Emekli bir polis memuruna “pişman mısın” dediğimde, “pişmanım elbette hocam. Hem de çok” dedi. “Emekli oldum ve hacca gitmeye hazırlanıyorduk. Eşimle aramızda çıkan bir anlık kavga neticesinde kendimi kaybettim ve silahımı çektiğim gibi onu öldürdüm” dedi. Göğsüme yumruk yemiş gibi oldum. Allah düşürmesin. Allah şaşırtmasın kimseyi. Ne acı!... Öteki bir polis memuru “hocam. Ben de cinayetten yatıyorum ve hiç pişman değilim” diyor. Sebebini sormuyorum. Malüm. Onlar anlatırsa dinliyorum ama ben sormuyor, onların acılarını tazelemekten, sorgulama ve yargılama gibi anlaşılacak tutumlardan kaçınıyorum. İnanma ihtiyacını, pişman olmanın önemini anlatmaya çalışıyorum.

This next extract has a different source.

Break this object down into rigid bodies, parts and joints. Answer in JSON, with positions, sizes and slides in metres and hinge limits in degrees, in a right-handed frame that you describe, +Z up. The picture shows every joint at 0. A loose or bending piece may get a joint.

Sohbet, çay ve sigaranın oluşturduğu bu havaya öylesine kaptırmışız ki kendimizi, akşam olmuş da farkında olamamışız. Gardiyan geldi ve “kapılar kapanıyor” uyarısıyla müsaade istiyorum, onları orada kaderleriyle baş başa bırakarak sıcacık yuvama ulaşmak umudu ve özlemiyle ayrılıyorum. Ard arda açılıp kapanan kapılardan geçerek hapishaneden çıkıyorum. Dışarıda şiddetli bir yağmur var ama içimde görevimi yapmış olmanın huzuru, oradaki insanlardan gördüğüm, hiç ummadığım saygı, ilgi ve aramızda oluşan tatlı iletişim bana yağmuru unutturuyor. Emniyet koğuşundan ayrılırken içime bir hüzün çöktü. Mümkün olsa orada onların konuğu olur, sabaha kadar sohbet etmek isterdim.

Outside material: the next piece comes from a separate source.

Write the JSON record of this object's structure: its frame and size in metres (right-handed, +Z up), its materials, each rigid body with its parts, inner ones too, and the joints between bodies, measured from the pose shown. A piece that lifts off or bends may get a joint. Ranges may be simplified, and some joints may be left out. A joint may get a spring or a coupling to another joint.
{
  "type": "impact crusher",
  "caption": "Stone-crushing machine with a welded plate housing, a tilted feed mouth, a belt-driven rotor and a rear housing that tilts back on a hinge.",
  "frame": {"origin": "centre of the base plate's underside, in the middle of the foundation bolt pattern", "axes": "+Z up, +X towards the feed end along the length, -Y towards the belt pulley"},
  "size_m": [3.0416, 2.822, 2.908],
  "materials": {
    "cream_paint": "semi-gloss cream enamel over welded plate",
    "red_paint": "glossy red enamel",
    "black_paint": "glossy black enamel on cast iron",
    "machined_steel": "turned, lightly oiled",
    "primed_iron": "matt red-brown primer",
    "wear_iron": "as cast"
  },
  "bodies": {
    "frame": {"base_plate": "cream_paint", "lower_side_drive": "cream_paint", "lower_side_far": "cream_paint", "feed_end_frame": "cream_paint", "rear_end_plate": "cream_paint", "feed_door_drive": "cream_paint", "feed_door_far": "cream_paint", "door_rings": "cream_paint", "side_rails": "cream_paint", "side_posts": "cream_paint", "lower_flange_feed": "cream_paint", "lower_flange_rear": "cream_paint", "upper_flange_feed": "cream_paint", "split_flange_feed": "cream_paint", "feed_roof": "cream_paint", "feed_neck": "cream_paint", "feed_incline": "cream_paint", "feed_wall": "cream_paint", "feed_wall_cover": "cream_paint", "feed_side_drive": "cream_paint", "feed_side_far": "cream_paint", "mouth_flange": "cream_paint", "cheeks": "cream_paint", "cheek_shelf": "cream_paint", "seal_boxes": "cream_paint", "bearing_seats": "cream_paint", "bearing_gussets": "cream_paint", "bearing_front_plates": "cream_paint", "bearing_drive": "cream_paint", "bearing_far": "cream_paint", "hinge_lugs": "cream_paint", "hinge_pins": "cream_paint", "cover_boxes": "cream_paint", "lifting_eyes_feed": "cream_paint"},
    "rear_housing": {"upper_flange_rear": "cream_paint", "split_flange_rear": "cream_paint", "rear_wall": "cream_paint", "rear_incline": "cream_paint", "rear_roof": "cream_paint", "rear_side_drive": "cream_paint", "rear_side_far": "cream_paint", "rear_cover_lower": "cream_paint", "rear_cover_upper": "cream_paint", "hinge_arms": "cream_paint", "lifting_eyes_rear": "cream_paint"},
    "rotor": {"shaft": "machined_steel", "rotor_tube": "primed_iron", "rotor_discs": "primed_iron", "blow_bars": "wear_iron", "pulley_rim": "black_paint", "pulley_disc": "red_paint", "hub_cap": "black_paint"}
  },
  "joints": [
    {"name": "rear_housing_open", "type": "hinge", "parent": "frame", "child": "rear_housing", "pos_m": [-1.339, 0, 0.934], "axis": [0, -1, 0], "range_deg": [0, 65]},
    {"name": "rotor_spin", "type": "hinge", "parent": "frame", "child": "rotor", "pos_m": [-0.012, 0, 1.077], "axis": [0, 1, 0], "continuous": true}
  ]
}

Koğuşların çoğunun kapısı üzerinde gördüğüm yazı, koğuşlarda serili duran seccadeler, orada burada gördüğüm namaz kılan insanlar onların dışarıdaki insanlardan bir farkının olmadığını hissettirdi bana.
Durakta dolmuş beklerken, otobüste seyahat ederken aklım hep orada, oradaki gözlemlerimde. Allahım! Kimseyi şaşırtma. Bizi kendimizin kötülüklerinden koru. Bizi zor sınavlarla imtihan etme Allahım! Kimseyi, sonradan bin pişman olacağı durumlara düşürecek işler yapmakla imtihan etme Allahım! Bu insanların eşlerine, çocuklarına, anne-babalarına, dostlarına da sabır ver. Sahip olduğumuz güzelliklerin bilincinde olmayı nasip eyle Allahım!